A transcript of a series of questions asked by Magistrate Aaron Bugeja as part of the Egrant inquiry in an unpublished portion of the inquiry report seen by this website, shows the Magistrate’s interpretation of his terms of reference excluded the determination of who owns Egrant.
“Se nagħmililek ċara. It-terms of reference tiegħi mhumiex li nindaga Egrant ta’ min hi. Biex anke int ikollok l-idea ċara.” (‘I want to make this clear for you. My terms of reference are not to investigate who Egrant belongs to. Just so you have the correct understanding’).
Magistrate Bugeja is obviously correct in the interpretation of the terms of reference Joseph Muscat gave him. They were drafted with surgical precision like an expertly aimed bullet intended to avoid all vital organs. And they were interpreted with surgical precision by the Magistrate as he is bound to do.
But some people may still be surprised at the startling clarity with which the Magistrate ensures it is absolutely clear to everyone that even if he were to find out who Egrant belongs to, and if he were to find out that that ownership would be illegal or at best politically problematic for anyone who should not be in possession of off-shore accounts, he would never over-step his brief.
This is not Aaron Bugeja being facetious or wanting to cover up for the government. This is Aaron Bugeja doing his job as it is required of him according to law.
You, of course, are none the wiser. A secret Panama company the existence of which is known to us by complete accident was set up indeed to be secret. If its owner did not mind us knowing, the company would have been set up in Mrieħel and given a C number. Instead, they went to great lengths (halfway around the world) to hide their identity.
The location of any evidence of real ownership would have been clearly known and carefully kept. There are very rare occasions when Panama itself would have wanted or needed to know who owns the companies it registers. Proof of ownership would really have only been necessary to set up a bank account and all indications are Egrant’s bank accounts were in Dubai.
Dubai refused Aaron Bugeja’s pleas for information and any remaining evidence of ownership appears to have been spirited away or destroyed. What was left was insufficiently reliable for the only yes/no conclusion the inquiry terms of reference demanded: does Egrant belong to Michelle and or Joseph Muscat?
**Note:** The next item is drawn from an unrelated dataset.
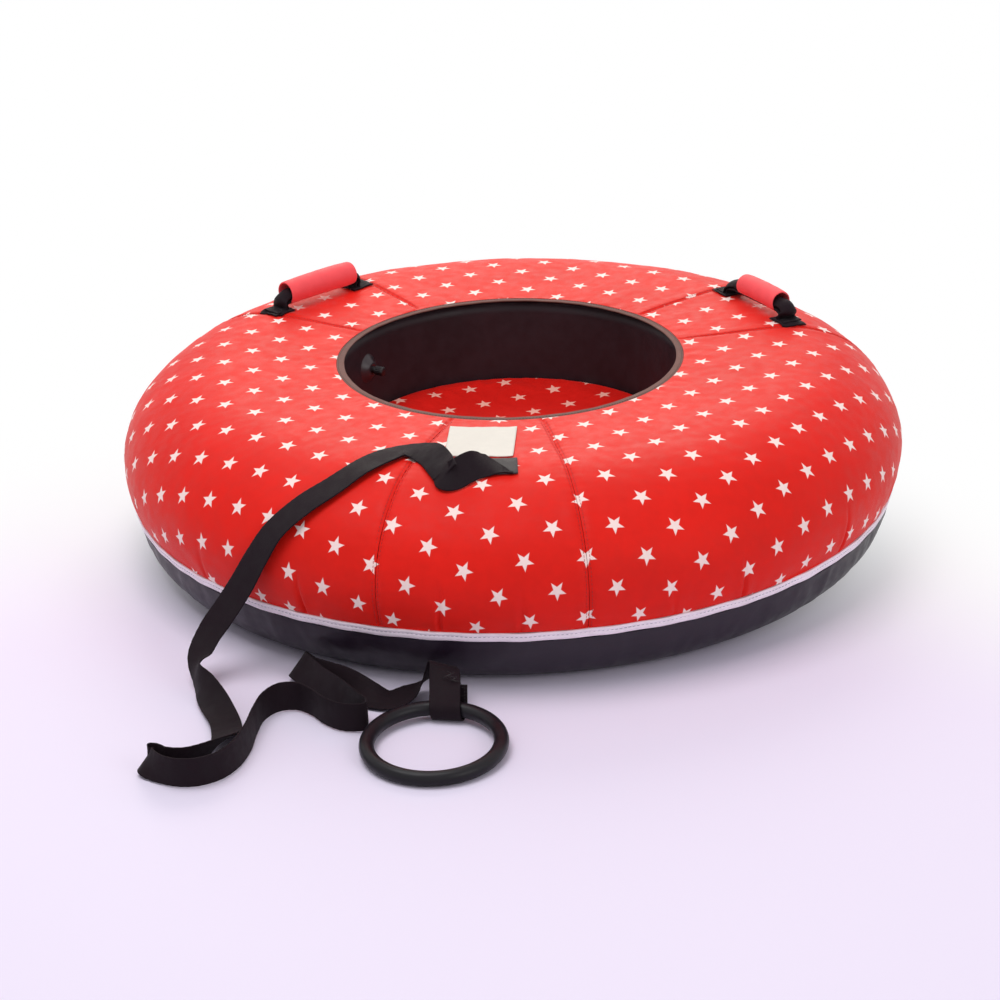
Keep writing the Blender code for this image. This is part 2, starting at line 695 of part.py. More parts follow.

No evidence was found to give a ‘yes’ answer to that question.
The next question begs itself: who does it belong to then? ‘That is not in my terms of reference,’ Aaron Bugeja clarifies.
It is in somebody’s terms of reference to find out of course: the police. But they’re busy interrogating Pierre Portelli and Jonathan Ferris for the crime of telling the authorities what they knew to help them do their job.